Filming took place in New Zealand in 1999 and last year with a cast that included Sean Bean and Liv Tyler.
Some Tolkien purists are concerned that there is more love interest in the film than in the book. "The book is essentially a Boy's Own story," said Humphrey Carpenter, the biographer of Tolkien. "There's minimal love interest. Yet I don't object to the book's filming."


The Tolkien family, however, is concerned at the effect the films will have. "When we were growing up these were just stories we were told," said John Tolkien, the eldest son. "When you've grown up with something you don't want someone else putting their finger on it."


Though Tolkien sold the rights to the book before his death, he appears to have doubted whether such a complex, fantastical story could be filmed.


"Tolkien himself never thought a film could be made of the books," said Richard Crawshaw, of the Tolkien Society. "We feel that no movie could ever capture the full depth and flavour of the book."


Peter Jackson, the director of the three films - which have been made as one long story - believes that cinema has now reached a stage where it can cope with Middle Earth.

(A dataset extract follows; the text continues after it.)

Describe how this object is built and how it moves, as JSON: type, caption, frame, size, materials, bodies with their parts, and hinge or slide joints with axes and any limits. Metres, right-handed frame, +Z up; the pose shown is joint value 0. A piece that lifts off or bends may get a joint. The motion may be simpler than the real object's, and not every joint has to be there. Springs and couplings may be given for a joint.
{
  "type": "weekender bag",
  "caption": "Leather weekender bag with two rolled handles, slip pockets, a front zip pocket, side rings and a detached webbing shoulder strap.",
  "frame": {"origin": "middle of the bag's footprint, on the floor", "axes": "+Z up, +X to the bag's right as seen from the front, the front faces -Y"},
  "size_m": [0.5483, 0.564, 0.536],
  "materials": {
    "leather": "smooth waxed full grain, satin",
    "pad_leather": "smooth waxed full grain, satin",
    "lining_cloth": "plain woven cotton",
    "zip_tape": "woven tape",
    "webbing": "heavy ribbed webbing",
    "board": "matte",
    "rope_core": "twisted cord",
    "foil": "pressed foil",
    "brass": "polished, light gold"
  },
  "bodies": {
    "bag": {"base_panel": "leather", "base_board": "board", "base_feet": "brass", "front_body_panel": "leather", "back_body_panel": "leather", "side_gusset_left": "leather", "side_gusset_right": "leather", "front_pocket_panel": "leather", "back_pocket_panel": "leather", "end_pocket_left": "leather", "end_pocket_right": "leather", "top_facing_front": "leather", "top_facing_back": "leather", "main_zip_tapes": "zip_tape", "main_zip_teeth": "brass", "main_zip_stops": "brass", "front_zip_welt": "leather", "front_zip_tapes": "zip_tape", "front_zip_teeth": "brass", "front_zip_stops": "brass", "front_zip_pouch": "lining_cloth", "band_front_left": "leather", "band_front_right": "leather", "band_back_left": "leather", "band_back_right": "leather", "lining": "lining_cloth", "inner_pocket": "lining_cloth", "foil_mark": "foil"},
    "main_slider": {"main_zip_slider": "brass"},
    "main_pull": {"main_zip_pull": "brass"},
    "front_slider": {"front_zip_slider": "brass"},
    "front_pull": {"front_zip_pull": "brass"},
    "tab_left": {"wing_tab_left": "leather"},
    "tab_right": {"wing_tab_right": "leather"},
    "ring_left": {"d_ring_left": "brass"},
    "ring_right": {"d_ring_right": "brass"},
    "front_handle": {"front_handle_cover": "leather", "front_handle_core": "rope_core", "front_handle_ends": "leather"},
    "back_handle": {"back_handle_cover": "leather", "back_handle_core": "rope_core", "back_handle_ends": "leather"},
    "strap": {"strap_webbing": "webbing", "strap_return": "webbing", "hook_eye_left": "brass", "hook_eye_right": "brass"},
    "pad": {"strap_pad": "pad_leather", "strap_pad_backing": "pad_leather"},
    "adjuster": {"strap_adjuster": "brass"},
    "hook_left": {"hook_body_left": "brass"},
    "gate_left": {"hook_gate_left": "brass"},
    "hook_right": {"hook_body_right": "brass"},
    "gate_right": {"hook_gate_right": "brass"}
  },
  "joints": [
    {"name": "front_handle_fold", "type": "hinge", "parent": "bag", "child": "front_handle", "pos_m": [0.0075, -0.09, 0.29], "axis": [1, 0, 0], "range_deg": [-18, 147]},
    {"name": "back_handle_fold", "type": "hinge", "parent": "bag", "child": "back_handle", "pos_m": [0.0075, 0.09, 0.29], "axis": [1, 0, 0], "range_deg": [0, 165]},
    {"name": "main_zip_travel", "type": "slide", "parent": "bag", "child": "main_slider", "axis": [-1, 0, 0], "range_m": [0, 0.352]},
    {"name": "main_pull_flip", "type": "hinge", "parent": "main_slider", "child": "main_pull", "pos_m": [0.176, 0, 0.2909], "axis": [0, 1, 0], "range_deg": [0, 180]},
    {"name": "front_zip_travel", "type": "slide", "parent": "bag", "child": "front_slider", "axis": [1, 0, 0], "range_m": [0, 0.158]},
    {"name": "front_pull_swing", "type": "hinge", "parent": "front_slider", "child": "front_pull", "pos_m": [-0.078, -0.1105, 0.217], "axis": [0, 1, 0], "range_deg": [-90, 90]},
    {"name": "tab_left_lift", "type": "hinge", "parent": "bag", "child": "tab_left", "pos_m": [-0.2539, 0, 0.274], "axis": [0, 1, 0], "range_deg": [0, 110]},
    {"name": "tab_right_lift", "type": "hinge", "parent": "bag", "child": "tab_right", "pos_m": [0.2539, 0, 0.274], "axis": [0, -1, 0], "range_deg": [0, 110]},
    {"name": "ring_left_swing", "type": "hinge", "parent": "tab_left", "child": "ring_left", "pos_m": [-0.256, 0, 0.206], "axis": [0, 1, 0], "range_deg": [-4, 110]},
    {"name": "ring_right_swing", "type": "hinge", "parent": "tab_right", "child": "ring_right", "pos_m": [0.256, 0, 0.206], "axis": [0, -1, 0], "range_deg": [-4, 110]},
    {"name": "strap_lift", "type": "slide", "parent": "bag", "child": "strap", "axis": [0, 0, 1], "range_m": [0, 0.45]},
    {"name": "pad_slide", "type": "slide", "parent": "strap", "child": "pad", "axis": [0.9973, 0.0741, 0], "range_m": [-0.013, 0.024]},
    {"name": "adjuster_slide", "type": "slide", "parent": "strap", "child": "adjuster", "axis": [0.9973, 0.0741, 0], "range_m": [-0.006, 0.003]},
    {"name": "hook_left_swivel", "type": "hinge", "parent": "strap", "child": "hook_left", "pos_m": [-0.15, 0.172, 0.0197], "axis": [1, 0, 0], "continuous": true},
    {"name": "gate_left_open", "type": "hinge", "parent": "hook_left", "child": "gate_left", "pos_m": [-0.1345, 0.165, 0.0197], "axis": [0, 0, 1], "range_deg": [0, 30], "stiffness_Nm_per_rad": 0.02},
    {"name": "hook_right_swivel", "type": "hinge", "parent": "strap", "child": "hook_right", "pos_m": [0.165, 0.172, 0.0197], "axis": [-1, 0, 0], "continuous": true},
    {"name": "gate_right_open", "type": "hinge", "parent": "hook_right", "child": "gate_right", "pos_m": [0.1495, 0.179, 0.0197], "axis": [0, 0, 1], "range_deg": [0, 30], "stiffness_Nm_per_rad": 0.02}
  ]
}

"It has taken all the years since Tolkien wrote his book for film-making technology to catch up with his imagination," said Jackson, whose best-known film previously was Heavenly Creatures, starring Kate Winslet.

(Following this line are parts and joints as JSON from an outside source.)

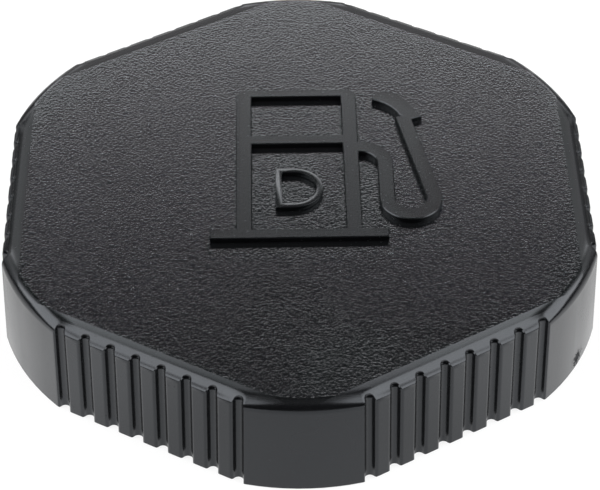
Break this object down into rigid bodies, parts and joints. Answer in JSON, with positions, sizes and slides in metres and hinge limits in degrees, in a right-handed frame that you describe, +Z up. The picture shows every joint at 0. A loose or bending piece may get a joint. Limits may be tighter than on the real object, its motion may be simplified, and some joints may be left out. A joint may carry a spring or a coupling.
{
  "type": "fuel filler cap",
  "caption": "Low hexagonal fuel filler cap with fluted flats, grained top and raised pump sign; bayonet plate, sprung gasket and vent valves inside the skirt.",
  "frame": {"origin": "centre of the rim that the cap stands on", "axes": "+Z up along the cap's axis through the top, one rounded corner towards -Y, lugs along +X and -X, sign upright towards +Y"},
  "size_m": [0.1004, 0.107, 0.0196],
  "materials": {
    "moulding": "satin black, fine leather grain on top",
    "core": "as moulded",
    "screws": "zinc plated",
    "plated_steel": "yellow zinc plated",
    "zinc_steel": "bright zinc plated",
    "spring_steel": "drawn spring steel",
    "gasket": "matte nitrile rubber",
    "washer": "natural acetal",
    "valve_plastic": "natural acetal",
    "foam": "open-cell foam"
  },
  "bodies": {
    "cover": {"grip_cover": "moulding", "carrier_body": "core", "cover_screws": "screws", "bayonet_plate": "plated_steel", "bore_seal": "gasket", "retaining_ring": "spring_steel", "pressure_spring": "spring_steel", "slip_washer": "washer", "valve_spring": "spring_steel", "valve_cover": "core", "filter_ring": "foam", "splash_basket": "valve_plastic"},
    "seal_carrier": {"pressure_plate": "zinc_steel", "seal_ring": "gasket"},
    "pressure_valve": {"valve_disc": "valve_plastic", "valve_seal": "gasket", "vacuum_spring": "spring_steel"},
    "vacuum_valve": {"vacuum_valve": "valve_plastic", "vacuum_clip": "spring_steel"}
  },
  "joints": [
    {"name": "gasket_slide", "type": "slide", "parent": "cover", "child": "seal_carrier", "axis": [0, 0, 1], "range_m": [0, 0.0018], "stiffness_N_per_m": 9000, "springref_m": -0.004, "deforming": ["pressure_spring"]},
    {"name": "pressure_slide", "type": "slide", "parent": "cover", "child": "pressure_valve", "axis": [0, 0, 1], "range_m": [0, 0.0013], "stiffness_N_per_m": 300, "springref_m": -0.003, "deforming": ["valve_spring"]},
    {"name": "vacuum_slide", "type": "slide", "parent": "pressure_valve", "child": "vacuum_valve", "axis": [0, 0, 1], "range_m": [-0.001, 0], "stiffness_N_per_m": 100, "springref_m": 0.002, "deforming": ["vacuum_spring"]}
  ]
}
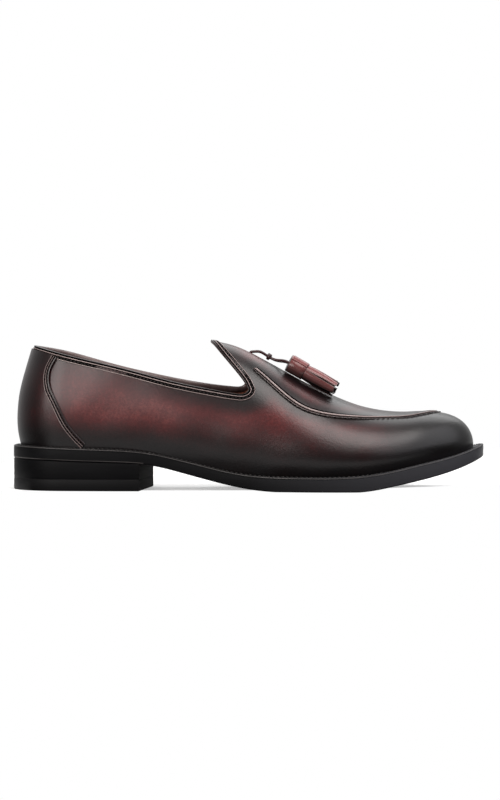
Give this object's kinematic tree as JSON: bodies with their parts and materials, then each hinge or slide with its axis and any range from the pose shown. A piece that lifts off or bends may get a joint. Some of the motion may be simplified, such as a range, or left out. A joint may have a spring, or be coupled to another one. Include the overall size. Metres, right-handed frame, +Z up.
{
  "type": "tassel loafer",
  "caption": "Right slip-on tassel loafer in burnished red-brown calf with raised apron seam, folded collar edge, lace with tassels, and a black leather sole on a low heel.",
  "frame": {"origin": "on the floor, under the middle of the sole's bounding box", "axes": "+X to the toe, +Y to the inner (medial) side of the foot, +Z up"},
  "size_m": [0.305, 0.1047, 0.0965],
  "materials": {
    "edge_leather": "black waxed sole edge, satin",
    "heel_rubber": "black moulded rubber, matt",
    "lining_leather": "tan lining leather, matt",
    "burnished_calf": "red-brown calf burnished darker to the edges, polished",
    "dark_calf": "calf burnished nearly black, polished",
    "edge_calf": "folded dark calf edge, polished",
    "seam_calf": "raised stitched calf seam, dark",
    "tassel_calf": "glossy wine-red calf strips",
    "lace_leather": "thin dark red leather lace"
  },
  "bodies": {
    "root": {"outsole": "edge_leather", "heel_block": "edge_leather", "top_lift": "heel_rubber", "insole": "lining_leather", "upper": "burnished_calf", "counter": "dark_calf", "collar_bead": "edge_calf", "apron_seam": "seam_calf", "tassel_head_lateral": "tassel_calf", "tassel_head_medial": "tassel_calf", "tassel_fringe_lateral": "tassel_calf", "tassel_fringe_medial": "tassel_calf", "lace_lateral": "lace_leather", "lace_medial": "lace_leather", "lace_knot": "lace_leather"}
  },
  "joints": []
}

Judged by the clips released last week, he may be right. If the rest of the films live up to the studio's promise, audiences will be left eager for more. As ever with the Lord of the Rings, hidden dangers remain. If the Hollywood marketing machine weaves too clever a spell and the films fail to live up to the hype, it will take the wizardry of Gandalf for New Line Cinema to recover. The trilogy is costing at least £200m.